■ **Aim**: Give back, exactly as it appears, the run of lines opening with the one containing "Keep writing the" and closing with the one containing "self.count += len(points)". Nothing outside that run should appear.

■ **Information given**:
▽

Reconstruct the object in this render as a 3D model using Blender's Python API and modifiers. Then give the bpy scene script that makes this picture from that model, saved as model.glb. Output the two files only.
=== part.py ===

△
▽

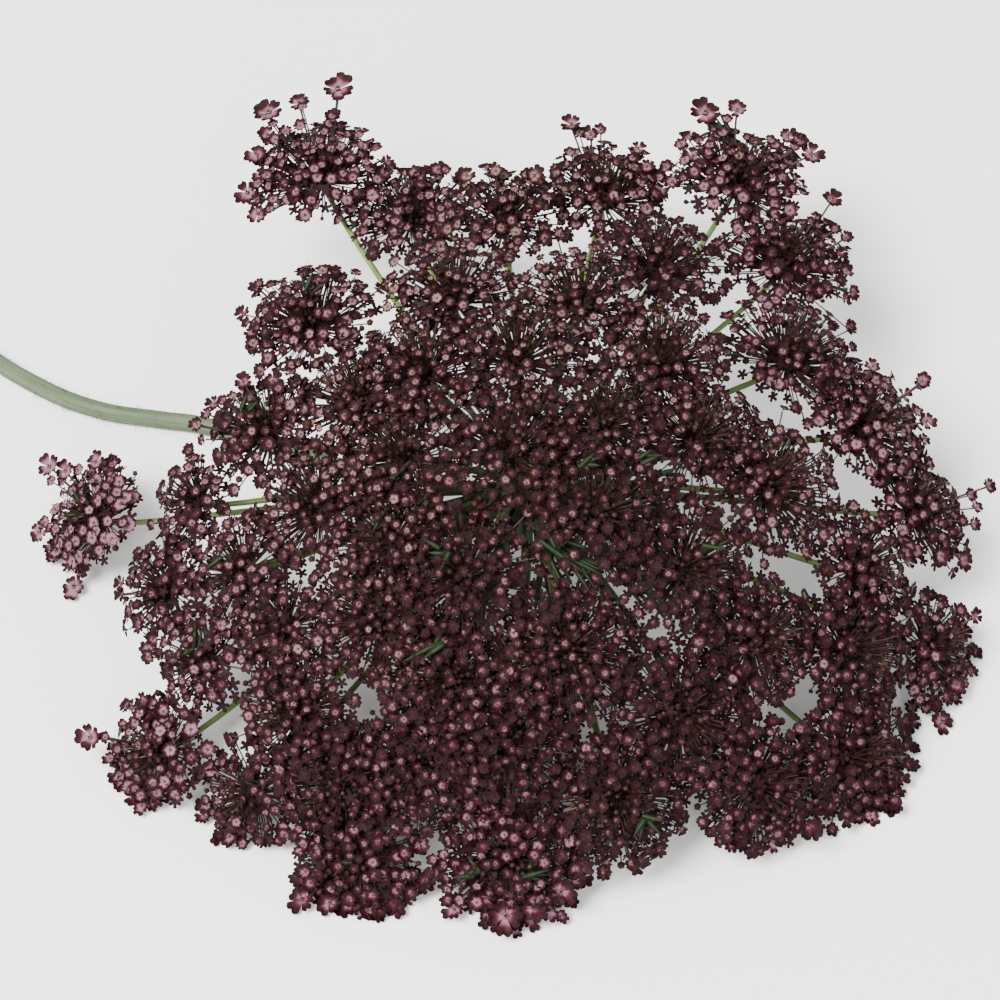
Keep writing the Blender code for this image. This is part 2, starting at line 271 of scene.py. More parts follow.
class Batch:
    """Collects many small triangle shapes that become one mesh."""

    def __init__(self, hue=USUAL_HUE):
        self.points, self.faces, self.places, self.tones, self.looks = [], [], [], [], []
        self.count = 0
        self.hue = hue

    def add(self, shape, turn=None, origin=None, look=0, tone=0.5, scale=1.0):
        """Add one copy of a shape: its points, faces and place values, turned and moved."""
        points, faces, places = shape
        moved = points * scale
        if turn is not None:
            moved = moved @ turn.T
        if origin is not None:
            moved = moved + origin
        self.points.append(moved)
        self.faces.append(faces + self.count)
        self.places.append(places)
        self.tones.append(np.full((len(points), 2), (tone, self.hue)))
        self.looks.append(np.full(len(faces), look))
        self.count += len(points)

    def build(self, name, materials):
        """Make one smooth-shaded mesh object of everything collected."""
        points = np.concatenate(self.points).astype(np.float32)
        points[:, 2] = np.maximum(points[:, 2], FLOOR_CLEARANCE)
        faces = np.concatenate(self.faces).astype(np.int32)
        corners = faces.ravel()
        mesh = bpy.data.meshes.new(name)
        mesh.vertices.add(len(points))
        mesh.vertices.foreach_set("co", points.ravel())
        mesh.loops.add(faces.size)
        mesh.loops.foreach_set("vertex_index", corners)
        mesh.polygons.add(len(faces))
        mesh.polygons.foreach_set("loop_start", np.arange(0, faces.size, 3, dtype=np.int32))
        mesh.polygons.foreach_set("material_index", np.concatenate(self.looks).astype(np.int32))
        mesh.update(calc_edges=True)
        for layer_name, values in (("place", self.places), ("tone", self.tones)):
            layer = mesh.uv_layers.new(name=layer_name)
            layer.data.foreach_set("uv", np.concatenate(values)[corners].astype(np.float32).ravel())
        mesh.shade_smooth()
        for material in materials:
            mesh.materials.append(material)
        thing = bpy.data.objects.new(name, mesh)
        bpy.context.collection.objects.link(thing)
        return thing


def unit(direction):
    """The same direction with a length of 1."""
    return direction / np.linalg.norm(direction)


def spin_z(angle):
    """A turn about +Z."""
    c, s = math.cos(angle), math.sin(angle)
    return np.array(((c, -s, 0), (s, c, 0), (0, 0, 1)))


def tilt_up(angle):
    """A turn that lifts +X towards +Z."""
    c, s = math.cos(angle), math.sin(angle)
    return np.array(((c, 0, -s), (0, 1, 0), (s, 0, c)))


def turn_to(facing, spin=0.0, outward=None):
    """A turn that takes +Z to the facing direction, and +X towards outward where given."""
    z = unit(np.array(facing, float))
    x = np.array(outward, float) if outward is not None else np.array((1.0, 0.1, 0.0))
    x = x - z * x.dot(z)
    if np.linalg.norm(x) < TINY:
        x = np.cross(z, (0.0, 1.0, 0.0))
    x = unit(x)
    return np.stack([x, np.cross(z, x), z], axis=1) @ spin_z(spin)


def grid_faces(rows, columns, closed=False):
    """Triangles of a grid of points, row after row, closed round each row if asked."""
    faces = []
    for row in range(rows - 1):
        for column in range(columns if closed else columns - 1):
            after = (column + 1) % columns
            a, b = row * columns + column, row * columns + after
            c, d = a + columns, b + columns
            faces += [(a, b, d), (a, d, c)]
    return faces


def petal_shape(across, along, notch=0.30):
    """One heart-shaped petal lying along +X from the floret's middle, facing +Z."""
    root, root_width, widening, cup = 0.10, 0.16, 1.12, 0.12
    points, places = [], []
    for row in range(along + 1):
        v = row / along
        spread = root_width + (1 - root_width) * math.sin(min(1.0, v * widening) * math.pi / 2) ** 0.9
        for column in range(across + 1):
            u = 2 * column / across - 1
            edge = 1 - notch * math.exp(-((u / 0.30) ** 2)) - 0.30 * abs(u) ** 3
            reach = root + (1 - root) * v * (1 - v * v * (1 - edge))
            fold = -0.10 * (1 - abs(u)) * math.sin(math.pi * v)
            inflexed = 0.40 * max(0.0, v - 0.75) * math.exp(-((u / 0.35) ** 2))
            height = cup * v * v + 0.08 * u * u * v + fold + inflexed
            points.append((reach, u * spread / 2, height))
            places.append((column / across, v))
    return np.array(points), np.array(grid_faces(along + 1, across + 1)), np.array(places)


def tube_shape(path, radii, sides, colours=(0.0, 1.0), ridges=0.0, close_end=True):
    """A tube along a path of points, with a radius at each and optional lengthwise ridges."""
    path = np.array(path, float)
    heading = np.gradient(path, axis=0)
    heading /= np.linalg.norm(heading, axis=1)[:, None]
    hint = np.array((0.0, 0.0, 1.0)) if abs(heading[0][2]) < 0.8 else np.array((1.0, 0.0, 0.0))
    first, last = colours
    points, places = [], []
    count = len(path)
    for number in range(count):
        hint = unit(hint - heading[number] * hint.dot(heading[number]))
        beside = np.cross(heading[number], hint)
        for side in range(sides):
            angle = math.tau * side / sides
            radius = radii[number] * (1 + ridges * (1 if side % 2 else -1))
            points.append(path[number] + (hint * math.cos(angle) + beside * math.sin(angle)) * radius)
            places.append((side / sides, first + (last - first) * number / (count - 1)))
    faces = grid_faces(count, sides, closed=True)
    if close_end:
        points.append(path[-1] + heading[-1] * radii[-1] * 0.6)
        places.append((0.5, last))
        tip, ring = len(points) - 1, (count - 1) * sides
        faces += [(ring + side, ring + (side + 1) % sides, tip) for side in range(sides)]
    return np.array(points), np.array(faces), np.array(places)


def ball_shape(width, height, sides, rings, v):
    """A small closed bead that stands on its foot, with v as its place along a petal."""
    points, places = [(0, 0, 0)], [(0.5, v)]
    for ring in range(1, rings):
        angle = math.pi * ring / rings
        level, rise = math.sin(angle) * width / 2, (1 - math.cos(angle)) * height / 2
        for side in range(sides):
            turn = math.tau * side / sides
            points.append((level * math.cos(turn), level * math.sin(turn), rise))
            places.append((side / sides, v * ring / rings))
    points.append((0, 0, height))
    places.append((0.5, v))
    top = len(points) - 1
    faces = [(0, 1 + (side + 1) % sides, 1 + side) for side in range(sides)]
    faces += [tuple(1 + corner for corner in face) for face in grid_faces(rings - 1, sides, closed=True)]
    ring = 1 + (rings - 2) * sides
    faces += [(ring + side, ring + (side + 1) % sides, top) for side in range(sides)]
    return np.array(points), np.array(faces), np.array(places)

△

■ **Final answer**:
Keep writing the Blender code for this image. This is part 2, starting at line 271 of scene.py. More parts follow.
class Batch:
    """Collects many small triangle shapes that become one mesh."""

    def __init__(self, hue=USUAL_HUE):
        self.points, self.faces, self.places, self.tones, self.looks = [], [], [], [], []
        self.count = 0
        self.hue = hue

    def add(self, shape, turn=None, origin=None, look=0, tone=0.5, scale=1.0):
        """Add one copy of a shape: its points, faces and place values, turned and moved."""
        points, faces, places = shape
        moved = points * scale
        if turn is not None:
            moved = moved @ turn.T
        if origin is not None:
            moved = moved + origin
        self.points.append(moved)
        self.faces.append(faces + self.count)
        self.places.append(places)
        self.tones.append(np.full((len(points), 2), (tone, self.hue)))
        self.looks.append(np.full(len(faces), look))
        self.count += len(points)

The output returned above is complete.